George Fraser (28 June 1832 – 29 July 1901) was a New Zealand engineer, foundry proprietor and ship owner. He was born in Aberdeen, Aberdeenshire, Scotland on 28 June 1832.

== Early life ==
George Fraser, was born at Fort Dee, or Footdee, in Aberdeen, on 25 June, or possibly 28 June 1832, the son of Rachel Gray and her husband, George Fraser, an iron moulder at Simpson's Engineering Works. He went to a local school, until apprenticed, aged 14, to local engineers and shipbuilders, Hall, Catto, Thompson & Co.
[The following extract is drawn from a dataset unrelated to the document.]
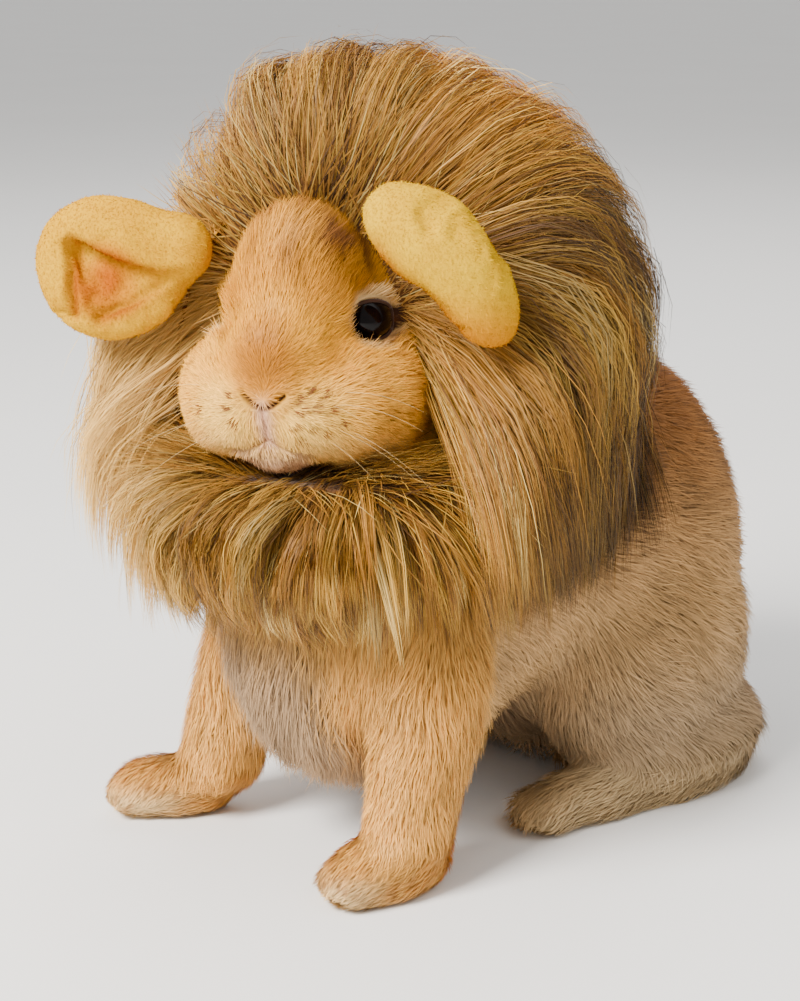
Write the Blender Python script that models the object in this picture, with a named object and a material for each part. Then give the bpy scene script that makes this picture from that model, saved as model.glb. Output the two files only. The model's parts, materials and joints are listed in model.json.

His next job was draughtsman at Smith and Tulloch, engineers of Greenock, then briefly, aged 20, as manager of the Caulton Foundry in Glasgow. He then spent seven years as an apprentice at Simpson's in the drawing office and learning machining, fitting and pattern making. On 8 October 1854, near Glasgow, he married Christina Davidson, daughter of the manager at Simpson's. Then he was a pattern-maker at St. Rollox Foundry, a draughtsman with Clydebank Foundry and manager of the Carlton Foundry of Drummond and Co.

== Move to New Zealand ==
His next job, for Campbellfield engineers Hopkins and Wilson, was to help erect and manage 4 flax mills at Matakana in New Zealand. After a voyage of 145 days, he and the machinery arrived in Auckland on 28, or 30 April 1855 on the barque Cornubia. However, the mill rendered the fibre useless, so George returned to Auckland in 1856 to build a large flour mill in Queen Street for Thornton, Smith and Firth.

== Phoenix foundry ==
In 1861 George bought a foundry in Parnell and in 1864 moved it further up Grafton Gully as the Phoenix Foundry, initially as Fraser and Tinne and later as George Fraser & Sons Ltd. George's restoration of the wrecked ship Triumph was well publicised and awarded around 1884.

== Flax ==
In 1871 Fraser and Tinne acquired a flax mill at Kaihu, which, in 1875, they converted to produce paper and cardboard from flax. The venture was financed from Liverpool by setting up the New Zealand Fibre Company. These assets seem to have been sold in 1885.

== Family ==
Christina and George had 7 sons and 3 daughters. Other family members involved with Phoenix included Samuel Edgar Fraser (−1923), George Fraser (1856–1933), Theodore Tinne Fraser (1869–1936), Joseph Fraser (−1937) and John Ernest Fraser (1875–1944). His second son, Alexander Davidson Fraser, was manager for the Union Steam Ship Co at Gisborne. From 1864 they lived at 36 Wynyard Street, overlooking the Phoenix Foundry in the gully below. George's great grandson, George (V), was born and lived there from 1926 to 1936. The house was replaced by a carpark in 1963.

== Later life ==
George Fraser was a member of Auckland Technical School committee from its inception in 1895 and served briefly on Auckland Harbour Board from 1873 to 1874, but found the conflict with his contracts for the Board, too great to continue. George died at his Wynyard St home on 29 July 1901, shortly after his wife, Christina, who died on 15 February 1901. He was buried at Purewa Cemetery.